Many of Kodály’s compositions are based on Hungarian folk tunes of various types. This is evident in the “Hungarian Rondo,” which Kodály wrote in 1917 and premiered in Vienna in early 1918. Originally titled “Old Hungarian Soldiers’ Songs,” its themes are based on the verbunkós, a type of army recruiting dance which utilized gypsy bands (symbolized here by strings, supplemented with raucous clarinets and bassoons).

The verbunkós typically had alternating slow-fast sections, with punctuating codas. In the Hungarian Rondo, Kodály follows through on this tradition by interspersing the opening slow string theme, in different instrumentations (solo violin, clarinet, mixed ensembles), with increasingly frenetic gypsy melodies.

“The Belle of Chicago”

Sousa reigned as the “March King” in the latter part of the 19th and early part of the 20th centuries. His musical output was prodigious, consisting of marches (well over 100), operettas, suites, songs, arrangements, etc. His “Belle of Chicago” march dates from 1892 and was meant as a tribute to the ladies of the Windy City.

The Unanswered Question

Ives is one of America’s most intriguing composers. He began his musical studies under his father (a bandmaster), became an organist for a Connecticut church, and began composing around the turn of the 20th century. After graduating in 1908 from Yale University, Ives went into a successful career in the insurance business, but continued his composing activities.

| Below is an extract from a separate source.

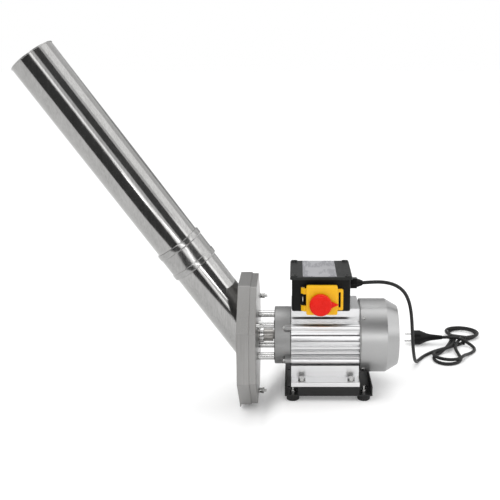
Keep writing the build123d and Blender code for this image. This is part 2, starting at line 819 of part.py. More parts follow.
with BuildPart() as lid_screws:
    with BuildSketch(level(box_top - 12, box_mid)):
        with GridLocations(2 * post_x, 2 * post_y, 2, 2):
            Circle(1.5)
    extrude(amount=12 + 1 + lid_thick - 1)
    with BuildSketch(level(lid_top - 1, box_mid)):
        with GridLocations(2 * post_x, 2 * post_y, 2, 2):
            Circle(2.8)
    extrude(amount=2)
save(lid_screws, "lid_screws")

label_length = 72.0
with BuildPart() as label_plate:
    with BuildSketch(level(lid_top, box_mid - 3)):
        RectangleRounded(label_length, box_depth, 3)
    extrude(amount=0.5)
save(label_plate, "label_plate")

with BuildPart() as capacitor:
    with BuildSketch(Plane(origin=(plate_x + box_mid - 30, 34, axis_z + top_pad_z + box_wall + 18),
                           x_dir=(0, 1, 0), z_dir=(1, 0, 0))):
        Circle(17.9)
    extrude(amount=80)
    fillet(capacitor.edges().filter_by(GeomType.CIRCLE), 2)
save(capacitor, "capacitor")

# ---- switch: base, two buttons, hinged cover with the emergency button ---------------------
base_face = -box_depth / 2 - 12
start_z = 14.0
stop_z = -6.5
button_gap = 0.3
pin_x = switch_x - switch_wide / 2 - 7
pin_y = base_face + 3
pin_d = 3.0
knuckle_r = 4.0
base_knuckles = (-13.5, 4.5)
flap_knuckles = (-26, 12)
pin_reach = 80.0
with BuildPart() as switch_base:
    with BuildSketch(facing(-box_depth / 2, switch_x, switch_z)):
        RectangleRounded(switch_wide, switch_tall, 4)
    extrude(amount=12)
    with BuildSketch(facing(-box_depth / 2 + 22, switch_x, switch_z)):
        RectangleRounded(switch_wide - 16.6, switch_tall - 16.6, 3)
    extrude(amount=22)
    for z in base_knuckles:
        with BuildSketch(level(switch_z + z, pin_x, pin_y)):
            Circle(knuckle_r)
            with Locations((5, 2)):
                Rectangle(10, 4)
        extrude(amount=7)
    with BuildSketch(level(switch_z - pin_reach / 2, pin_x, pin_y)):
        Circle(pin_d / 2)
    extrude(amount=pin_reach, mode=Mode.SUBTRACT)
    with BuildSketch(facing(base_face + 8, switch_x, switch_z)):
        with Locations((0, start_z)):
            Circle(7 + button_gap)
        with Locations((0, stop_z)):
            Circle(9 + button_gap)
    extrude(amount=8, mode=Mode.SUBTRACT)
save(switch_base, "switch_base")

for name, z, radius in (("start_button", start_z, 7), ("stop_button", stop_z, 9)):
    with BuildPart() as button:
        with BuildSketch(facing(base_face + 8 - 4, switch_x, switch_z + z)):
            Circle(radius)
        extrude(amount=6)
        chamfer(button.edges().group_by(Axis.Y)[0], 0.6)
    save(button, name)

flap_wide = 66.0
flap_tall = 63.0
flap_back = base_face - 2.6
flap_front = base_face - 15
flap_wall = 2.5
flap_x = switch_x + 3
with BuildPart() as switch_flap:
    with BuildSketch(facing(flap_back, flap_x, switch_z)):
        RectangleRounded(flap_wide, flap_tall, 4)
    extrude(amount=flap_back - flap_front)
    fillet(switch_flap.faces().sort_by(Axis.Y)[0].edges(), 2)
    with BuildSketch(facing(flap_back, flap_x, switch_z)):
        RectangleRounded(flap_wide - 2 * flap_wall, flap_tall - 2 * flap_wall, 2)
    extrude(amount=flap_back - flap_front - flap_wall, mode=Mode.SUBTRACT)
    with BuildSketch(facing(flap_back, flap_x + flap_wide / 2 + 4.5, switch_z)):
        RectangleRounded(15, 46, 3)
        RectangleRounded(4.5, 34, 1.5, mode=Mode.SUBTRACT)
    extrude(amount=5)
    with BuildSketch(facing(flap_back - 6, flap_x, switch_z)):
        RectangleRounded(flap_wide - 2 * flap_wall, flap_tall - 2 * flap_wall, 2)
    extrude(amount=-20, mode=Mode.SUBTRACT)
    for z in flap_knuckles:
        with BuildSketch(level(switch_z + z, pin_x, pin_y)):
            with BuildLine():
                knuckle = CenterArc((0, 0), knuckle_r, 45, 180)
                Polyline(knuckle @ 1, (2.5, -9.5), (9, -9.5), (9, -5.9), (5.5, -5.9), knuckle @ 0)
            make_face()
        extrude(amount=12)
    with BuildSketch(level(switch_z - pin_reach / 2, pin_x, pin_y)):
        Circle(pin_d / 2 + run_gap)
    extrude(amount=pin_reach, mode=Mode.SUBTRACT)
    with BuildSketch(facing(flap_back, switch_x, switch_z + stop_z)):
        Circle(6 + run_gap)
    extrude(amount=20, mode=Mode.SUBTRACT)
save(switch_flap, "switch_flap")

with BuildPart() as hinge_pin:
    with BuildSketch(level(switch_z - 26, pin_x, pin_y)):
        Circle(pin_d / 2)
    extrude(amount=52)
save(hinge_pin, "hinge_pin")

button_r = 23.5
button_travel = 4.0
with BuildPart() as emergency_button:
    with BuildSketch(facing(flap_front - button_travel - 0.5, switch_x, switch_z + stop_z)):
        Circle(button_r)
        with Locations((button_r + 1, 0)):
            Polygon((-10, -11), (13, 0), (-10, 11), align=None)
    extrude(amount=4)
    with BuildSketch(facing(flap_front - button_travel - 4.5, switch_x, switch_z + stop_z)):
        Circle(button_r)
    extrude(amount=8)
    fillet(emergency_button.faces().sort_by(Axis.Y)[0].edges(), 5)
    with BuildSketch(facing(flap_front - button_travel - 0.5, switch_x, switch_z + stop_z)):
        Circle(6)
    extrude(amount=-(button_travel + 0.5 + flap_wall + 6))
save(emergency_button, "emergency_button")

# ---- cable gland ---------------------------------------------------------------------------
box_end = box_x0 + box_length
with BuildPart() as gland_body:
    with BuildSketch(across(box_end - box_wall - 8)):
        with Locations((gland_y, gland_z)):
            Circle(gland_d / 2)
    extrude(amount=box_wall + 8)
    with BuildSketch(across(box_end)):
        with Locations((gland_y, gland_z)):
            RegularPolygon(11, 6, major_radius=False)
    extrude(amount=6)
    with BuildSketch(across(box_end + 6)):
        with Locations((gland_y, gland_z)):
            Circle(gland_d / 2)
    extrude(amount=4)
    with BuildSketch(across(box_end - box_wall - 8)):
        with Locations((gland_y, gland_z)):
            Circle(cord_d / 2 + 1)
    extrude(amount=40, mode=Mode.SUBTRACT)
save(gland_body, "gland_body")

gland_end = box_end + 29.5
with BuildPart() as gland_nut:
    with BuildSketch(across(box_end + 6)):
        with Locations((gland_y, gland_z)):
            RegularPolygon(11, 6, major_radius=False)
    extrude(amount=11)
    with BuildSketch(across(box_end + 17)):
        with Locations((gland_y, gland_z)):
            Circle(10)
    with BuildSketch(across(gland_end)):
        with Locations((gland_y, gland_z)):
            Circle(5.5)
    loft()
    with BuildSketch(across(box_end + 6)):
        with Locations((gland_y, gland_z)):
            Circle(gland_d / 2)
    extrude(amount=4, mode=Mode.SUBTRACT)
save(gland_nut, "gland_nut")

with BuildPart() as gland_locknut:
    with BuildSketch(across(box_end - box_wall - 4)):
        with Locations((gland_y, gland_z)):
            RegularPolygon(11, 6, major_radius=False)
            Circle(gland_d / 2, mode=Mode.SUBTRACT)
    extrude(amount=4)
save(gland_locknut, "gland_locknut")

# ---- power cord, hank and plug -------------------------------------------------------------
cord_floor = table_z + cord_d / 2
hank_height = 22.0
tie_x = 30.0
tie_wide = 10.0
tie_wall = 1.5
waist_half = 20.0
hank_turn = radians(68)
plug_r = 18.5
plug_length = 78.0
plug_at = (230, 262, table_z + plug_r)

# from the gland over and down to the table, then along it into the tied hank
lead_route = [(75, -15, 233), (98, -15, 235), (124, -13, 234), (149, -8, 226), (169, 1, 209),
              (182, 13, 184), (190, 26, 154), (195, 39, 122), (199, 52, 90), (203, 66, 59),
              (208, 81, 31), (214, 99, 7), (222, 121, -7), (233, 146, cord_floor),
              (250, 172, cord_floor), (273, 196, cord_floor), (300, 216, cord_floor),
              (328, 231, cord_floor)]
tail_route = [(307, 262, 5.5), (320, 260.4, 4), (333, 255.6, 1)]


def cord_path(points):
    spots = [Vector(*p) for p in points]
    runs = [b - a for a, b in zip(spots, spots[1:])]
    radii = []
    for first, second in zip(runs, runs[1:]):
        half = radians(first.get_angle(second)) / 2
        radii.append(0.45 * min(first.length, second.length) / tan(half))
    print("cord radii", [round(r) for r in radii])
    return FilletPolyline(*spots, radius=radii)


lead_start = Plane(origin=lead_route[0], z_dir=Vector(*lead_route[1]) - Vector(*lead_route[0]))
tail_start = Plane(origin=tail_route[0], z_dir=Vector(*tail_route[1]) - Vector(*tail_route[0]))
with BuildPart() as power_cord:
    for route, start in ((lead_route, lead_start), (tail_route, tail_start)):
        with BuildLine() as line:
            path = cord_path(route)
        with BuildSketch(start):
            Circle(cord_d / 2)
        sweep(path=line.wires()[0])
        print("cord length", round(line.wires()[0].length, 1))
save(power_cord, "power_cord")
print("cord section x length", round(power_cord.part.volume / (pi * cord_d ** 2 / 4), 1))

hank_plane = Plane(origin=(338, 240, table_z), x_dir=(cos(hank_turn), sin(hank_turn), 0),
                   z_dir=(0, 0, 1))
with BuildPart() as cord_hank:
    with BuildSketch(hank_plane):
        with Locations((-95, 0)):
            Circle(46)
        with Locations((95, 0)):
            Circle(52)
        with Locations((-6, -44)):
            Circle(28)
        Rectangle(150, 2 * waist_half)
    extrude(amount=hank_height)
    with BuildSketch(hank_plane):
        with Locations((tie_x, 0)):
            Rectangle(tie_wide, 4 * waist_half)
    extrude(amount=hank_height, mode=Mode.SUBTRACT)
    with BuildSketch(hank_plane.offset(tie_wall)):
        with Locations((tie_x, 0)):
            Rectangle(tie_wide, 2 * (waist_half - tie_wall))
    extrude(amount=hank_height - 2 * tie_wall)
save(cord_hank, "cord_hank")

with BuildPart() as cord_tie:
    with BuildSketch(hank_plane):
        with Locations((tie_x, 0)):
            Rectangle(tie_wide, 2 * waist_half)
    extrude(amount=hank_height)
    with BuildSketch(hank_plane.offset(tie_wall)):
        with Locations((tie_x, 0)):
            Rectangle(tie_wide, 2 * (waist_half - tie_wall))
    extrude(amount=hank_height - 2 * tie_wall, mode=Mode.SUBTRACT)
save(cord_tie, "cord_tie")

plug_axis = Axis(plug_at, (1, 0, 0))
with BuildPart() as plug_body:
    with BuildSketch(Plane(origin=plug_at, x_dir=(1, 0, 0), z_dir=(0, -1, 0))):
        with BuildLine():
            Polyline((0, 0), (0, plug_r - 1), (1, plug_r), (20, plug_r), (26, plug_r - 2.5), (38, 11),
                     (48, 8.5), (plug_length, 5), (plug_length, 0), close=True)
        make_face()
    revolve(axis=plug_axis)
    with BuildSketch(Plane(origin=plug_at, x_dir=(0, 1, 0), z_dir=(1, 0, 0))):
        with Locations((0, 9.5), (0, -9.5)):
            Circle(2.4)
    extrude(amount=14, mode=Mode.SUBTRACT)
save(plug_body, "plug_body")

with BuildPart() as plug_pins:
    with BuildSketch(Plane(origin=plug_at, x_dir=(0, 1, 0), z_dir=(1, 0, 0)).offset(-19)):
        with Locations((0, 9.5), (0, -9.5)):
            Circle(2.4)
    extrude(amount=33)
    fillet(plug_pins.edges().group_by(Axis.X)[0], 1.6)
save(plug_pins, "plug_pins")
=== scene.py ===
import bpy
import bmesh
import json
from math import sin, cos, tan, radians, pi
from mathutils import Vector, Matrix


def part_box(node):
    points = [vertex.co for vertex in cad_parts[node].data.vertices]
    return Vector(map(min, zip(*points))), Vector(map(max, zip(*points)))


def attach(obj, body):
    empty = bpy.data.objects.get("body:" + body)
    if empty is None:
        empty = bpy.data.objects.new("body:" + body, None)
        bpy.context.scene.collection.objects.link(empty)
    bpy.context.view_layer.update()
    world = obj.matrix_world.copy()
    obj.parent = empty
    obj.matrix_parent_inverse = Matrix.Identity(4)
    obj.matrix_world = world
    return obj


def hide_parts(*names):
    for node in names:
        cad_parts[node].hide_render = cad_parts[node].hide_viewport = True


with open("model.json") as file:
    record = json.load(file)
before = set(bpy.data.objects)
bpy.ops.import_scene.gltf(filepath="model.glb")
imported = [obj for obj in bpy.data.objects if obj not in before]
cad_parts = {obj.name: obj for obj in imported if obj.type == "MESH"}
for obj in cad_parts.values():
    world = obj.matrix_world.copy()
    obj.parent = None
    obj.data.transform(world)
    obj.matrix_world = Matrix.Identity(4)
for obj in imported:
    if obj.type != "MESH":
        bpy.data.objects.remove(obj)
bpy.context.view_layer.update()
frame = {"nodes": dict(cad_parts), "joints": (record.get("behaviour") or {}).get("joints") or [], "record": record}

nodes = frame["nodes"]
joints = {j["name"]: j for j in frame["joints"]}

# places that the whole script shares, read from the frame
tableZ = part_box("rubber_feet")[0].z
tubeAxis = Vector(joints["tube_slide"]["axis"]).normalized()
print("frame read:", len(nodes), "nodes, table at", round(tableZ, 4))


def linkNew(name, mesh):
    obj = bpy.data.objects.new(name, mesh)
    bpy.context.scene.collection.objects.link(obj)
    return obj


def finishMesh(name, bm, material, smoothAngle=32):
    mesh = bpy.data.meshes.new(name)
    bmesh.ops.recalc_face_normals(bm, faces=bm.faces)
    bm.to_mesh(mesh)
    bm.free()
    mesh.shade_smooth()
    mesh.set_sharp_from_angle(angle=radians(smoothAngle))
    obj = linkNew(name, mesh)
    mesh.materials.append(material)
    return obj


def sideVectors(axis):
    side = Vector((0, 1, 0)) if abs(axis.y) < 0.9 else Vector((1, 0, 0))
    up = axis.cross(side).normalized()
    return up.cross(axis).normalized(), up


def turned(bm, origin, axis, profile, steps):
    # a closed profile of (along, radius) turned about an axis
    side, up = sideVectors(axis)
    rings = []
    for along, radius in profile:
        ring = []
        for k in range(steps):
            a = 2 * pi * k / steps
            ring.append(bm.verts.new(origin + axis * along + (side * cos(a) + up * sin(a)) * radius))
        rings.append(ring)
    for a, b in zip(rings, rings[1:] + rings[:1]):
        for k in range(steps):
            n = (k + 1) % steps
            bm.faces.new((a[k], a[n], b[n], b[k]))


def roundedProfile(points, radius, steps=4):
    # rounds each corner of a closed (along, radius) profile
    out = []
    count = len(points)
    for i, here in enumerate(points):
        p = Vector(here)
        before = Vector(points[i - 1]) - p
        after = Vector(points[(i + 1) % count]) - p
        reach = min(radius, before.length * 0.45, after.length * 0.45)
        a = p + before.normalized() * reach
        b = p + after.normalized() * reach
        for k in range(steps + 1):
            t = k / steps
            q = a.lerp(p, t).lerp(p.lerp(b, t), t)
            out.append((q.x, max(q.y, 0.0)))
    return out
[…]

Widely ignored until the end of his life, Ives is now an established American composer. His style is pioneering and eclectic, and runs the gamut from beautiful melody to wild dissonances and polyrhythms.

He wrote his original version of The Unanswered Question around 1906, and revised it between 1930 and 1935. The work is scored for strings, solo trumpet and wind choir (2 flutes, oboe, and clarinet).

While the strings play a slow soft chorale, the solo trumpet asks a series of “questions.” Each time, the wind quartet answers the trumpet. While the first “answers” are slow, they rapidly increase in intensity, tempo and urgency. After a final shrill burst from the winds, the trumpet repeats the question, letting it hang in the air until the end of the piece.